### MATERIAL PROVIDED
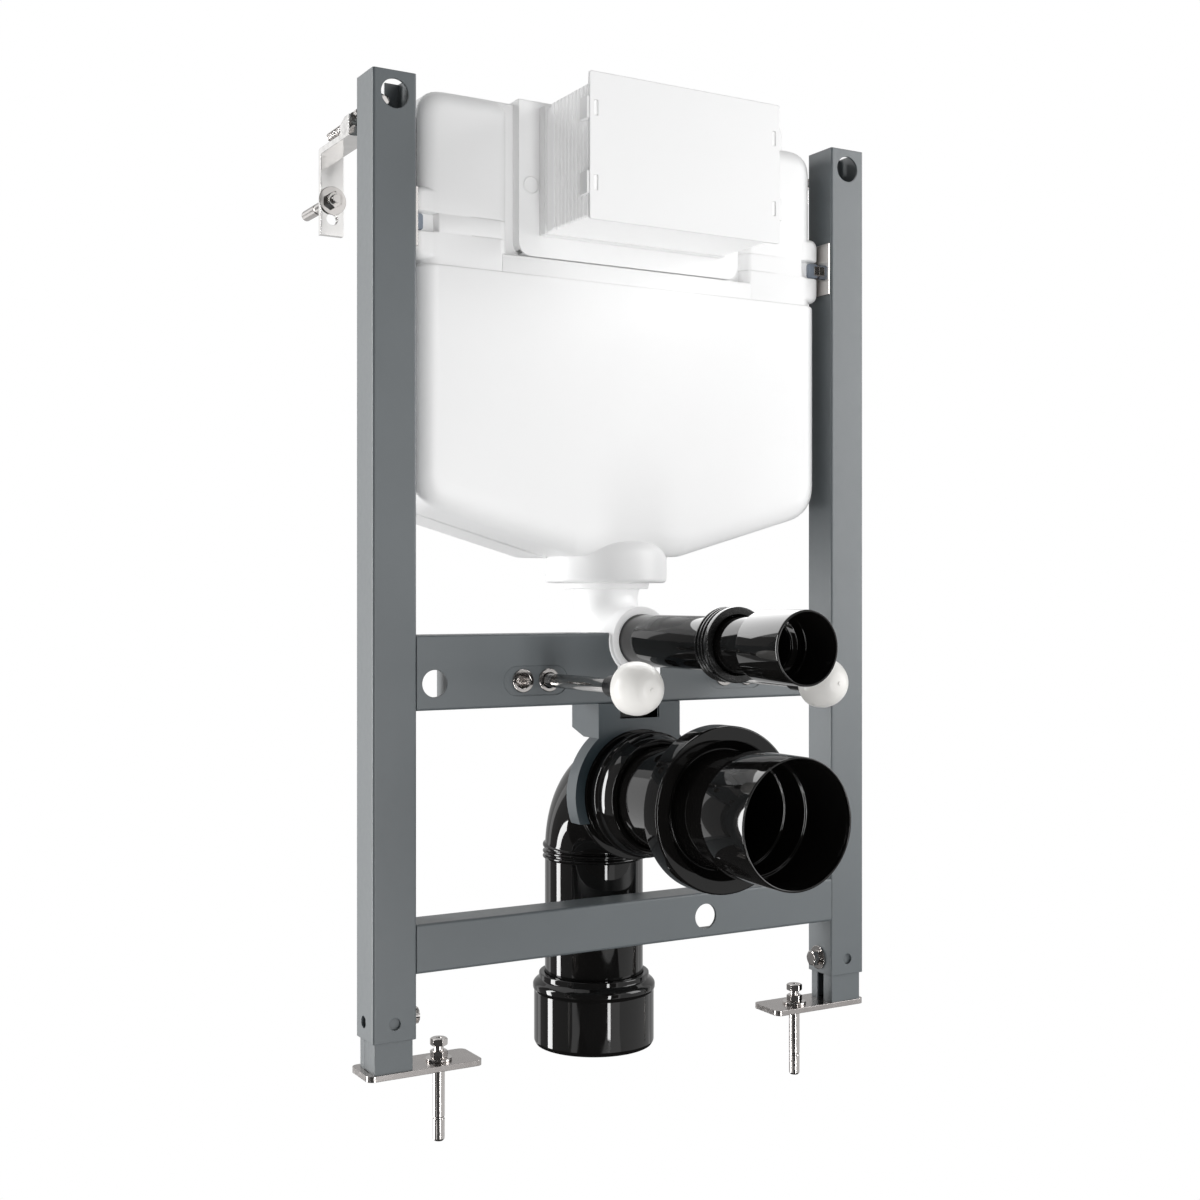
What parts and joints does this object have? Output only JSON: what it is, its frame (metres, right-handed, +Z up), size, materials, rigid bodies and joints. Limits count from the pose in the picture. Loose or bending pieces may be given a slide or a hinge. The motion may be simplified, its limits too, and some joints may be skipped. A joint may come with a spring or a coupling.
{
  "type": "wall hung toilet frame",
  "caption": "Slim steel frame that carries a wall hung pan: channel posts on sliding feet, crossbars, hidden cistern with a front access box, flush pipe, waste bend and wall brackets.",
  "frame": {"origin": "on the back face of the left wall bracket's leg, where it lies on the wall. The floor is 0.759 m below it, the middle plane of the frame 0.231 m to its right, and the front of the posts 0.1466 m in front of it", "axes": "+Y into the wall, +Z up, +X to the right as seen from the front"},
  "size_m": [0.506, 0.4475, 0.8753],
  "materials": {
    "frame_paint": "satin blue-grey coating",
    "bracket_paint": "satin dark blue-grey coating",
    "zinc": "bright zinc plate",
    "dark_plastic": "matt",
    "cap_plastic": "smooth",
    "black_pipe": "polished",
    "seal_rubber": "smooth",
    "white_pipe": "smooth",
    "cistern_plastic": "fine satin"
  },
  "bodies": {
    "frame": {"post_left": "frame_paint", "post_right": "frame_paint", "crossbar_upper": "frame_paint", "crossbar_lower": "frame_paint", "stud_backing_left": "frame_paint", "stud_backing_right": "frame_paint", "waste_bracket": "bracket_paint", "lock_bolt_left": "zinc", "lock_bolt_right": "zinc", "stud_inserts_left": "zinc", "stud_inserts_right": "zinc", "pan_stud_left": "zinc", "pan_stud_right": "zinc", "cistern_fixing_left": "zinc", "cistern_fixing_right": "zinc", "wall_rod_left": "zinc", "wall_rod_right": "zinc", "wall_bracket_left": "zinc", "wall_bracket_right": "zinc", "wall_anchor_left": "zinc", "wall_anchor_right": "zinc", "stud_sleeve_left": "dark_plastic", "stud_sleeve_right": "dark_plastic", "stud_cap_left": "cap_plastic", "stud_cap_right": "cap_plastic", "waste_bend": "black_pipe", "waste_adapter": "black_pipe", "waste_connector": "black_pipe", "flush_pipe": "black_pipe", "flush_connector": "black_pipe", "flush_seal": "seal_rubber", "flush_bend": "white_pipe", "flush_collar": "white_pipe", "cistern": "cistern_plastic", "access_panel": "cistern_plastic", "access_tunnel": "cistern_plastic", "access_cover": "cistern_plastic"},
    "left_leg": {"foot_tube_left": "frame_paint", "foot_plate_left": "zinc", "floor_anchor_left": "zinc"},
    "right_leg": {"foot_tube_right": "frame_paint", "foot_plate_right": "zinc", "floor_anchor_right": "zinc"}
  },
  "joints": [
    {"name": "left_leg_slide", "type": "slide", "parent": "frame", "child": "left_leg", "axis": [0, 0, -1], "range_m": [0, 0.2]},
    {"name": "right_leg_slide", "type": "slide", "parent": "frame", "child": "right_leg", "axis": [0, 0, -1], "range_m": [0, 0.2]}
  ]
}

### WRITTEN INSTRUCTION
Gather each line of the listing containing the word "slide" and show it.

### THE SOLUTION
What parts and joints does this object have? Output only JSON: what it is, its frame (metres, right-handed, +Z up), size, materials, rigid bodies and joints. Limits count from the pose in the picture. Loose or bending pieces may be given a slide or a hinge. The motion may be simplified, its limits too, and some joints may be skipped. A joint may come with a spring or a coupling.
    {"name": "left_leg_slide", "type": "slide", "parent": "frame", "child": "left_leg", "axis": [0, 0, -1], "range_m": [0, 0.2]},
    {"name": "right_leg_slide", "type": "slide", "parent": "frame", "child": "right_leg", "axis": [0, 0, -1], "range_m": [0, 0.2]}